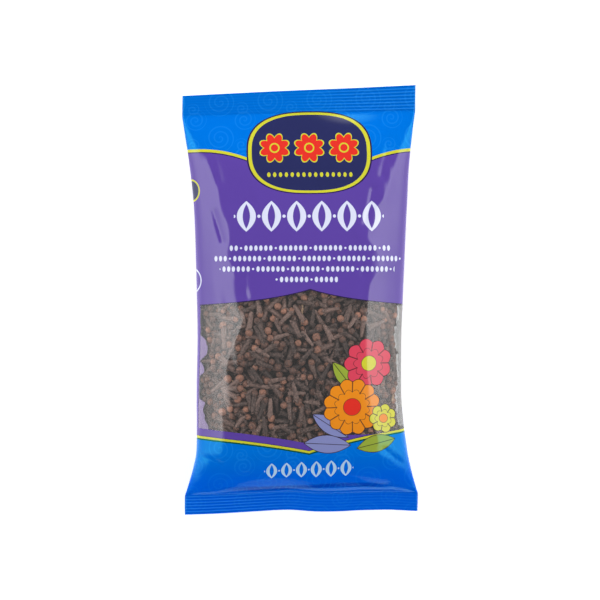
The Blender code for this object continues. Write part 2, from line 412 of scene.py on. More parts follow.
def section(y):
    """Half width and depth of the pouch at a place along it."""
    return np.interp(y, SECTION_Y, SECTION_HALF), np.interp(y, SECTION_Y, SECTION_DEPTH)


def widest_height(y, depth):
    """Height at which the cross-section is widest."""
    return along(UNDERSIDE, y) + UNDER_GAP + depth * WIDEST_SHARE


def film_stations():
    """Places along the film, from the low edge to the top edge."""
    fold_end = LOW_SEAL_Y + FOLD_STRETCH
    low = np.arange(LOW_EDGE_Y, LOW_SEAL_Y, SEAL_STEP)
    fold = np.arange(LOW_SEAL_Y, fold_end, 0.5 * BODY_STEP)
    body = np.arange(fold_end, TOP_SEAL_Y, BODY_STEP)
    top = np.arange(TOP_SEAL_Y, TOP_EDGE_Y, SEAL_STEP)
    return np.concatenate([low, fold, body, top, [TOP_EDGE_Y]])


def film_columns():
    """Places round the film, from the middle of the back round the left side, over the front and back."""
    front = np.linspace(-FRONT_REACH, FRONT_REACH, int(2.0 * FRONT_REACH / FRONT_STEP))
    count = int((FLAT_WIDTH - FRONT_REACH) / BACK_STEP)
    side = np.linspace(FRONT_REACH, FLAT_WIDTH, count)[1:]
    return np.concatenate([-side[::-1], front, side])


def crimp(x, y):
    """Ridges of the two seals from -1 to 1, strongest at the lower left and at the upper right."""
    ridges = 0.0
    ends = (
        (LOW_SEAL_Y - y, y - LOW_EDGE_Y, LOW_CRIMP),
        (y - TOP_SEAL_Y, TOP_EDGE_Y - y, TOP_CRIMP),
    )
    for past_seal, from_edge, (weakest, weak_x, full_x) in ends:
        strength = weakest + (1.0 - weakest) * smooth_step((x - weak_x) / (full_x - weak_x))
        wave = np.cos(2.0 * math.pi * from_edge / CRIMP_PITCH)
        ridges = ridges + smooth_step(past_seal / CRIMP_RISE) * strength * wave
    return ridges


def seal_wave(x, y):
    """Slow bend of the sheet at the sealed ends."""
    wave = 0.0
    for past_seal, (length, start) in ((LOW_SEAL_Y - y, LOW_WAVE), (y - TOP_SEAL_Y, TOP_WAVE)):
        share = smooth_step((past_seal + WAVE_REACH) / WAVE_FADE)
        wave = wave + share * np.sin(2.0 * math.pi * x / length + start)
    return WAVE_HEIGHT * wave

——

» WHAT IS REQUIRED: Give every line of the material again, exactly as it reads.

» SOLUTION BELOW:
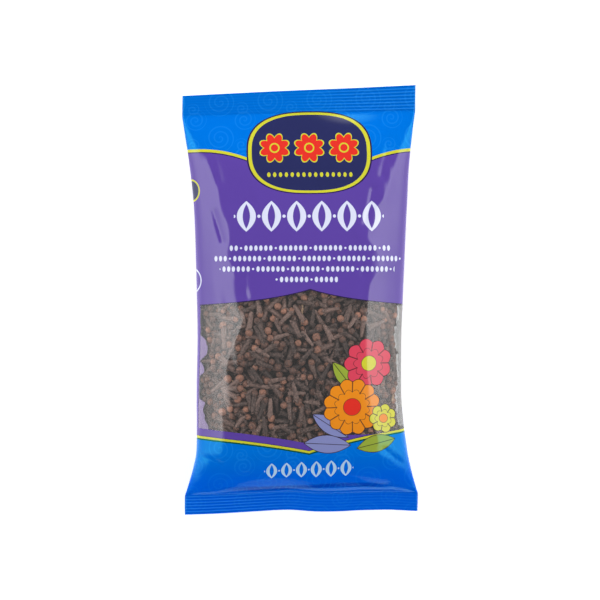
The Blender code for this object continues. Write part 2, from line 412 of scene.py on. More parts follow.
def section(y):
    """Half width and depth of the pouch at a place along it."""
    return np.interp(y, SECTION_Y, SECTION_HALF), np.interp(y, SECTION_Y, SECTION_DEPTH)


def widest_height(y, depth):
    """Height at which the cross-section is widest."""
    return along(UNDERSIDE, y) + UNDER_GAP + depth * WIDEST_SHARE


def film_stations():
    """Places along the film, from the low edge to the top edge."""
    fold_end = LOW_SEAL_Y + FOLD_STRETCH
    low = np.arange(LOW_EDGE_Y, LOW_SEAL_Y, SEAL_STEP)
    fold = np.arange(LOW_SEAL_Y, fold_end, 0.5 * BODY_STEP)
    body = np.arange(fold_end, TOP_SEAL_Y, BODY_STEP)
    top = np.arange(TOP_SEAL_Y, TOP_EDGE_Y, SEAL_STEP)
    return np.concatenate([low, fold, body, top, [TOP_EDGE_Y]])


def film_columns():
    """Places round the film, from the middle of the back round the left side, over the front and back."""
    front = np.linspace(-FRONT_REACH, FRONT_REACH, int(2.0 * FRONT_REACH / FRONT_STEP))
    count = int((FLAT_WIDTH - FRONT_REACH) / BACK_STEP)
    side = np.linspace(FRONT_REACH, FLAT_WIDTH, count)[1:]
    return np.concatenate([-side[::-1], front, side])


def crimp(x, y):
    """Ridges of the two seals from -1 to 1, strongest at the lower left and at the upper right."""
    ridges = 0.0
    ends = (
        (LOW_SEAL_Y - y, y - LOW_EDGE_Y, LOW_CRIMP),
        (y - TOP_SEAL_Y, TOP_EDGE_Y - y, TOP_CRIMP),
    )
    for past_seal, from_edge, (weakest, weak_x, full_x) in ends:
        strength = weakest + (1.0 - weakest) * smooth_step((x - weak_x) / (full_x - weak_x))
        wave = np.cos(2.0 * math.pi * from_edge / CRIMP_PITCH)
        ridges = ridges + smooth_step(past_seal / CRIMP_RISE) * strength * wave
    return ridges


def seal_wave(x, y):
    """Slow bend of the sheet at the sealed ends."""
    wave = 0.0
    for past_seal, (length, start) in ((LOW_SEAL_Y - y, LOW_WAVE), (y - TOP_SEAL_Y, TOP_WAVE)):
        share = smooth_step((past_seal + WAVE_REACH) / WAVE_FADE)
        wave = wave + share * np.sin(2.0 * math.pi * x / length + start)
    return WAVE_HEIGHT * wave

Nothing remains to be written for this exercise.